Buying land or planning a build feels exciting. You picture the house, the driveway, maybe a fence. But one small detail often gets ignored until it becomes a problem: where the property actually ends.
Most people rely on what they can see. A fence. A tree line. The edge of a driveway. It feels clear enough. Still, those things don’t define legal property boundaries. Property line markers do.
If you miss what they mean, you end up guessing. And guessing on land is where mistakes usually start.
What property line markers really are
Property line markers are physical points placed by a surveyor. They show the exact corners of your land.
They don’t draw a visible line across your yard. Instead, they mark specific points, and the boundary runs between them, even if nothing is physically marked in between.
Finding just one marker doesn’t really give you the full picture. You usually need at least two to understand direction, and ideally all corners to see how the property is laid out.
This is where a lot of homeowners get thrown off. People expect a clear line they can follow, but property boundaries don’t work like that. Once you look at it this way, it becomes easier to understand how everything fits together on the ground.

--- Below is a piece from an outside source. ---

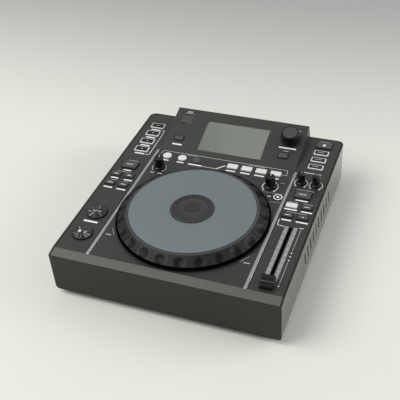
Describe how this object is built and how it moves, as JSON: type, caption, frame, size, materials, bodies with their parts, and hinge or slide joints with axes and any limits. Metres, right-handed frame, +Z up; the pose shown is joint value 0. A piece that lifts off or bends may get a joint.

Why you might not see them clearly
Markers are not always obvious. In many cases, they are not meant to be.
Grass grows over them. Soil shifts. Leaves pile up. Over time, they disappear from sight even though they are still there.
Landscaping can also cover them without anyone realizing it. A small grading change, a garden bed, or driveway work can hide them completely. Sometimes they even get disturbed during past construction.
That’s why not seeing a marker does not mean it is missing. It often just means it is not visible anymore.
This is where a basic understanding of property line markers helps. It shifts expectations from “I should see a clear line” to “I need to look carefully for points that define the boundary.”
When property line markers need a closer look

Finding a marker feels like progress, but it does not always settle things.
Markers can move slightly over time. They can get damaged. In some cases, they can be disturbed during digging or yard work. And sometimes, what you find does not match how the property visually feels on the ground.
Maybe a marker sits closer to a structure than expected. Maybe the shape of the lot does not line up with what you assumed. Or maybe you only find one and the rest are missing.
That is usually the point where it stops being something you should guess about. A quick check with a surveyor can clear things up and help you verify property line markers with a land survey before you move forward with building or buying.
Why maps and assumptions can lead you wrong
It is easy to open a phone and look at a property map. It shows lines, shapes, and measurements. It feels accurate.
But those maps are not precise enough for building decisions. They are based on general data, not exact on-site measurements.
Even a small shift can matter. A few feet might not look like much on a screen, but on the ground, it can change where you place a fence, driveway, or structure.
That gap between “what it looks like” and “what it actually is” is where most problems start.
When property line markers matter most before building in Chattanooga
Property line markers matter most when decisions are being made, not after.
Before buying land, they help confirm what you are actually getting. Before building, they show where you can safely place structures. Before adding anything permanent, they help avoid crossing into the wrong area without realizing it.
In Chattanooga, this becomes even more important. Some lots are sloped. Some are heavily wooded. Others have older layouts where markers are harder to spot or understand without context.
In those cases, guessing becomes risky very quickly.
What to do when things do not make sense
If something feels off, it usually is worth slowing down.
Walk the property again. Check the corners. Look carefully near edges where markers are most likely to be. If you still feel unsure, do not rely on assumptions or visual clues.
That is the point where getting confirmation matters. A survey brings clarity when the ground does not give you a clear answer.
It helps you avoid building in the wrong place, buying with hidden surprises, or making changes that cost more to fix later.
Final thoughts
Property line markers seem small, but they control everything about how a piece of land can be used.
They are not always visible. They are not always obvious. And they rarely match what people expect when they first look at a property.
Taking the time to understand them before you build or buy keeps decisions grounded in facts, not assumptions.